Saturday, June 5, 2010

Together or Just Almost

Do you wish for fairy tale endings where the man and woman fall in love and walk off into the sunset to live happily ever after?

Wait, I’m talking about in your favorite book and on your favorite TV show not real life. I’ve mentioned before that I only keep up with a few TV shows. A couple of those shows feature a male and female lead.

For the most part I can’t help but want these characters to get together. The chemistry is there, that spark that makes them work so well together (thanks also to the great writing team).

One example is on Castle. The characters of Detective Kate Beckett (Stana Katic) and mystery novelist Richard Castle (Nathan Fillion) have a yin and yang relationship. They build the case they are working off of each other and finish each other’s sentences.

You see the attraction grow between them, as well as see the jealousy rise when others get near. But yet, nothing has really happened between them.

Another example is on Bones. You have FBI Special Agent Seeley Booth (David Boreanaz) working with forensic anthropologist Dr. Temperance “Bones” Brennan (Emily Deschanel).

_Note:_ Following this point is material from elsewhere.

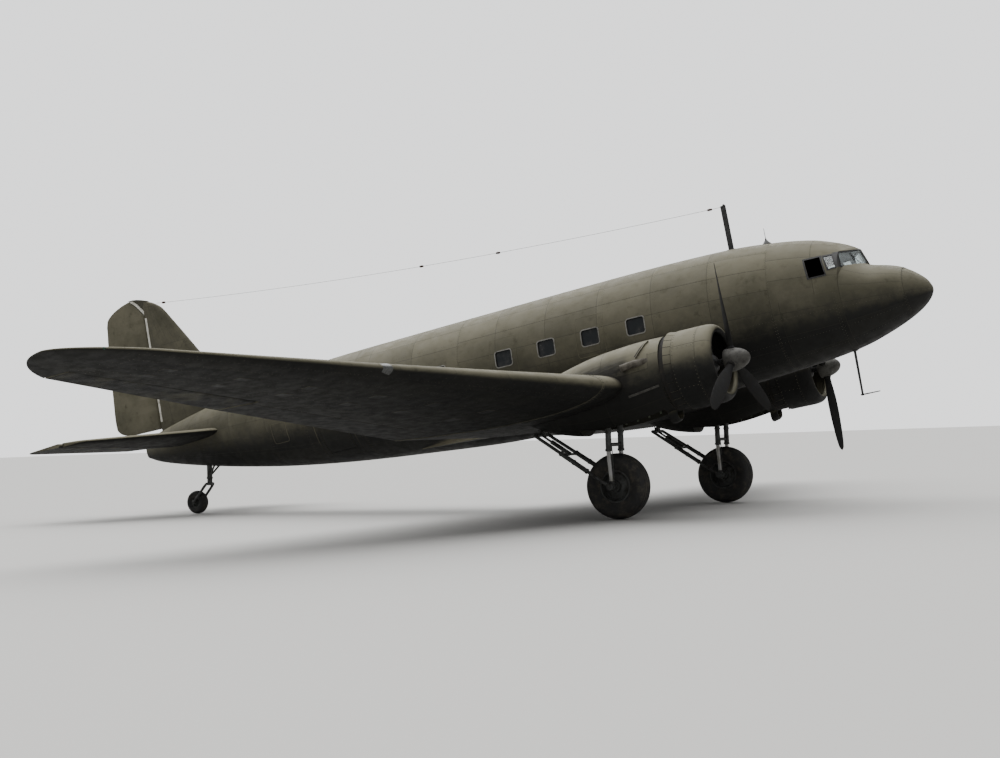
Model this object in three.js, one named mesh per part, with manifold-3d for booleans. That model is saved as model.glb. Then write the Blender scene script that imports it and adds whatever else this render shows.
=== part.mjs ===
// A twin-engined, low-wing transport monoplane of the 1930s, parked on two main wheels and a tail wheel.
// Units are millimetres. The airframe is drawn level: +X is forward, +Y is port and +Z is up, with the nose
// tip at the origin, so a place aft of the nose has the station -X. The whole airframe is then turned nose-up
// to its parked attitude, and set down with the tyres on Z = 0 and its box centred on the origin.
import * as THREE from "three";
import { mergeVertices } from "three/addons/utils/BufferGeometryUtils.js";
import Module from "manifold-3d";

const wasm = await Module();
wasm.setup();

// Driving dimensions
const GROUND_ANGLE = THREE.MathUtils.degToRad(9.34); // nose-up attitude on three wheels
const HALF_SPAN = 14130;
const TRACK_HALF = 2820; // nacelles, propellers and main wheels share this line
const THRUST_Z = -750;
const PROPELLER_RADIUS = 1750;
const PROPELLER_STATION = 3050;
const COWL_RADIUS = 710;
const COWL_FRONT = 3200;
const COWL_REAR = 4150;
const MAIN_AXLE = { station: 5650, z: -2535, radius: 600, width: 430 };
const TAIL_AXLE = { station: 17620, radius: 270, width: 210 };
const COCKPIT_REAR = 2750;
const COCKPIT_FLOOR = -250;
const PANEL_STATION = 1350; // instrument panel
const WALL = 40; // cockpit and door wall thickness
const NOSE_CAP_REAR = 420;
const TAIL_CONE_FRONT = 17900;
const CENTRE_WING_HALF = 4270;
const SEAM = 0.4; // gap between pieces that touch
const CLEARANCE = 8; // gap round what moves
const END_GAP = 36; // gap at the ends of an aileron, whose hinge line slopes
const SIDES = [
  { name: "left", sign: 1 },
  { name: "right", sign: -1 },
];

// Paints
const finish = (color, roughness, metalness = 0) => ({ color, roughness, metalness });
const OLIVE = finish(0x4a4a38, 0.7);
const UNDERSIDE = finish(0x4c5560, 0.7);
const FABRIC = finish(0x4d4c3c, 0.85);
const GLASS = finish(0x9fb0b4, 0.1);
const RUBBER = finish(0x1c1c1c, 0.9);
const STEEL = finish(0x707274, 0.4, 0.8);
const BLACK = finish(0x202020, 0.6);
const LEATHER = finish(0x3d2c1e, 0.7);

// Solids and meshes
const at = (station, y, z) => new THREE.Vector3(-station, y, z);

function solidOf(geometry) {
  geometry.deleteAttribute("normal");
  geometry.deleteAttribute("uv");
  const merged = mergeVertices(geometry, 1e-3);
  const vertProperties = merged.attributes.position.array;
  const corner = (i) => new THREE.Vector3().fromArray(vertProperties, i * 3);
  const faces = [];
  let volume = 0;
  for (let i = 0; i < merged.index.count; i += 3) {
    const [a, b, c] = merged.index.array.subarray(i, i + 3);
    if (a === b || b === c || a === c) continue; // at the point of a cone or dome
    faces.push([a, b, c]);
    volume += corner(a).dot(corner(b).cross(corner(c)));
  }
  const triVerts = new Uint32Array(faces.flatMap(([a, b, c]) => (volume < 0 ? [a, c, b] : [a, b, c])));
  return new wasm.Manifold(new wasm.Mesh({ numProp: 3, vertProperties, triVerts }));
}

function meshOf(name, solid, look) {
  const { numVert, numProp, vertProperties, triVerts } = solid.getMesh();
  const position = new Float32Array(numVert * 3);
  for (let i = 0; i < numVert; i++) {
    position.set(vertProperties.subarray(i * numProp, i * numProp + 3), i * 3);
  }
  const geometry = new THREE.BufferGeometry();
  geometry.setAttribute("position", new THREE.BufferAttribute(position, 3));
  geometry.setIndex(new THREE.BufferAttribute(triVerts, 1));
  geometry.computeVertexNormals();
  const mesh = new THREE.Mesh(geometry, new THREE.MeshStandardMaterial(look));
  mesh.name = name;
  return mesh;
}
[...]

Their’s is a more complicated case because Booth has revealed that he loves Bones. You get the impression that she loves him but can’t show it.

In both shows, I’d love to see the main characters as a couple. However, I know that probably won’t work. It’s happened before. Does anyone remember Moonlighting? When Maddie and David got together the show lost it’s spark.

Is it the same way in books? I don’t think so. In romance books the lead man and woman always get together and they do live happily ever after. That’s one reason we read them. There may be twists, turns, complications and some heartbreak along the way but in the end they will be together.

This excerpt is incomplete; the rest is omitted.